Когда последовало распоряжение о поездке офицеров «на конференцию», он на нее не поехал. Об этом шаге англичан он говорил как об искусно расставленной ловушке, о предательстве англичан и, призвав казаков в последний раз расходиться в горы, застрелился. И этот его выстрел был последним предупреждением для казаков Конного полка.
Когда к его лагерю прибыли английские машины для того, чтобы вывезти их на погрузку в вагоны, лагерь оказался пустым. Следуя совету покойного, казаки разошлись заблаговременно по соседним горам и лесам.
Тела обоих этих офицеров покоились первоначально на кладбище селения Дользах, в лесу, а затем перенесены на братское кладбище в Лиенце. Сколько казаков и членов их семейств погибло при выдачах, едва ли удастся когда-либо установить точно.
Гибли они 1 июня на площади Пеггеца; гибли в этот и последующие дни от пуль преследовавших их по горам и лесам английских солдат; умирали от ран; кончали жизнь самоубийством.
<…> Точное число погибших так и не установлено и установлено быть не может. Это станет понятным, если учесть тогдашнюю обстановку и настроение переживших трагедию:
1. В эти дни были вывезены для передачи большевикам тысячи людей, учет их не велся, а если и велся англичанами, то данные эти нам до сего времени не удалось получить. Когда наступило некоторое успокоение, стали выяснять, кого нет. Но установить, кто был выдан, кто погиб, кому удалось избежать выдачи и уйти в горы, было невозможно.
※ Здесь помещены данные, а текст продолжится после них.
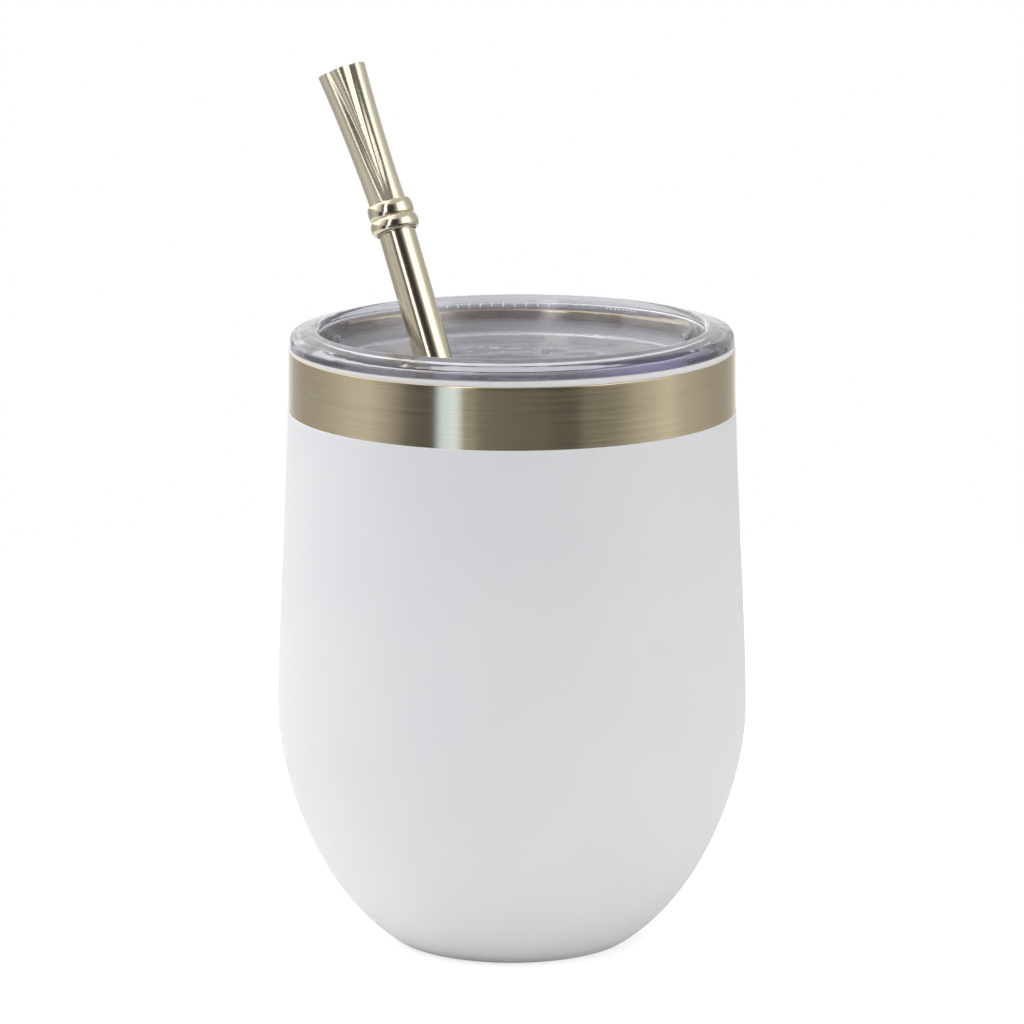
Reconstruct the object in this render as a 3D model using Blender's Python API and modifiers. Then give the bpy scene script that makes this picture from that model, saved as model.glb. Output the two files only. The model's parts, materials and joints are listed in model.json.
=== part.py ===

2. Оставшиеся невыданными после всего пережитого были морально подавлены. Над ними еще долго висела угроза быть выданными одиночным порядком. Постоянные налеты и наезды советской репатриационной комиссии, база которой находилась в Клагенфурте и которая «охотилась» за бывшими подсоветскими людьми, держали в крайнем напряжении последних. Все это заставляло людей избегать показываться на глаза англичанам, а кто решил уйти из района Лиенца, делал это спешным порядком, в большинстве случаев по ночам.